To create a series or add a work to it, go to a "work" page. The "Common Knowledge" section now includes a "Series" field. Enter the name of the series to add the book to it.

Works can belong to more than one series. In some cases, as with Chronicles of Narnia, disagreements about order necessitate the creation of more than one series.

Tip: If the series has an order, add a number or other descriptor in parenthesis after the series title (eg., "Chronicles of Prydain (book 1)"). By default, it sorts by the number, or alphabetically if there is no number. If you want to force a particular order, use the | character to divide the number and the descriptor.
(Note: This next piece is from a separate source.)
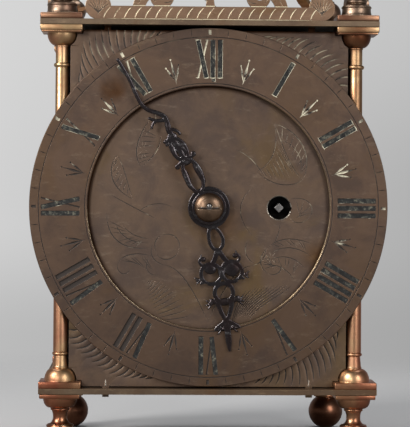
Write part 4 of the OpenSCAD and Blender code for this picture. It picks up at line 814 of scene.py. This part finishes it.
tree = ring_brass.node_tree
place = add_node(tree, "TexCoord").outputs["Object"]
away = measured(tree, "DISTANCE", place, (-48.5 * mm, ring_face * mm, 187.5 * mm))
by_eleven = ranged(tree, away, 10.5 * mm, 2 * mm, ease="SMOOTHSTEP")
ragged = maths(tree, "MULTIPLY", by_eleven, noise(tree, place, 130.0, 4.0, 0.5))
shade_where(ring_brass, ramp(tree, ragged, [(0.10, 0.0), (0.55, 1.0)]), (0.66, 0.50, 0.36))

ring = bmesh.new()
section = [(inner_r, ring_back), (inner_r, ring_face + 0.4), (inner_r + 0.4, ring_face),
           (outer_r - 0.2, ring_face), (outer_r, ring_face + 0.2), (outer_r, ring_back)]
spun(ring, [(r * mm, y * mm, dial_z) for r, y in section], 240, True, (0, 1, 0), (0, 0, dial_z))
close_up(ring)
# Only the inner chamfer from just past twelve round to nine o'clock takes the bright edge metal: rubbed
# wear, and a painted highlight where the edge catches the light; at the upper left it stays dark.
for face in ring.faces:
    spot = face.calc_center_median() - Vector((0, 0, dial_z))
    around = math.degrees(math.atan2(spot.x, spot.z)) % 360
    inner_chamfer = -0.9 < face.normal.y < -0.3 and math.hypot(spot.x, spot.z) < 62 * mm
    if inner_chamfer and 22 < around < 268:
        face.material_index = 3

cuts = bmesh.new()
thin_cuts = bmesh.new()
wax_net = bmesh.new()


def on_ring(degrees, face_y=ring_face):
    """The place on the ring at an angle clockwise from twelve: x along the ring, y outwards."""
    a = math.radians(degrees)
    sides = Matrix((Vector((math.cos(a), 0, -math.sin(a))), Vector((math.sin(a), 0, math.cos(a))),
                    Vector((0, -1, 0))))
    place = sides.transposed().to_4x4()
    place.translation = Vector((0, face_y * mm, dial_z))
    return place @ Matrix.Scale(mm, 4)


def along(a, b):
    """The move that lays a stroke's own length from a to b."""
    lean = math.atan2(b[1] - a[1], b[0] - a[0]) - math.pi / 2
    middle = Vector(((a[0] + b[0]) / 2, (a[1] + b[1]) / 2, 0))
    return Matrix.Translation(middle) @ Matrix.Rotation(lean, 4, "Z")


def wedge(net, place, a, b, width, top, depth):
    """A bar from a to b with sloping sides, as wide as it says where it meets the surface."""
    made = bmesh.ops.create_cube(net, size=2)["verts"]
    for corner in made:
        rise = top if corner.co.z > 0 else -depth
        corner.co = (corner.co.x * (width / 2 + rise * 0.9),
                     corner.co.y * (math.dist(a, b) / 2 + rise * 0.9), rise)
    bmesh.ops.transform(net, matrix=place @ along(a, b), verts=made)


def chisel_bar(place, a, b, width, depth=0.5, filled=True):
    """A broad cut with sloping walls, and the wax that fills its floor."""
    wedge(cuts, place, a, b, width, 0.3, depth)
    if filled:
        wedge(wax_net, place, a, b, width, -0.16, depth)


def graver_nick(net, place, a, b, width, depth=0.3):
    """A short pointed cut from a to b."""
    made = bmesh.ops.create_uvsphere(net, u_segments=4, v_segments=2, radius=1)["verts"]
    size = Matrix.Diagonal((width / 2, math.dist(a, b) / 2, depth, 1))
    bmesh.ops.transform(net, matrix=place @ along(a, b) @ size, verts=made)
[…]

So, "(0|prequel)" sorts by 0 under the label "prequel."

What isn't a series?

Series was designed to cover groups of books generally understood as such (see Wikipedia: Book series). Like many concepts in the book world, "series" is a somewhat fluid and contested notion. A good rule of thumb is that series have a conventional name and are intentional creations, on the part of the author or publisher. For now, avoid forcing the issue with mere "lists" of works possessing an arbitrary shared characteristic, such as relating to a particular place. Avoid series that cross authors, unless the authors were or became aware of the series identification (eg., avoid lumping Jane Austen with her continuators).

Also avoid publisher series, unless the publisher has a true monopoly over the "works" in question. So, the Dummies guides are a series of works. But the Loeb Classical Library is a series of editions, not of works.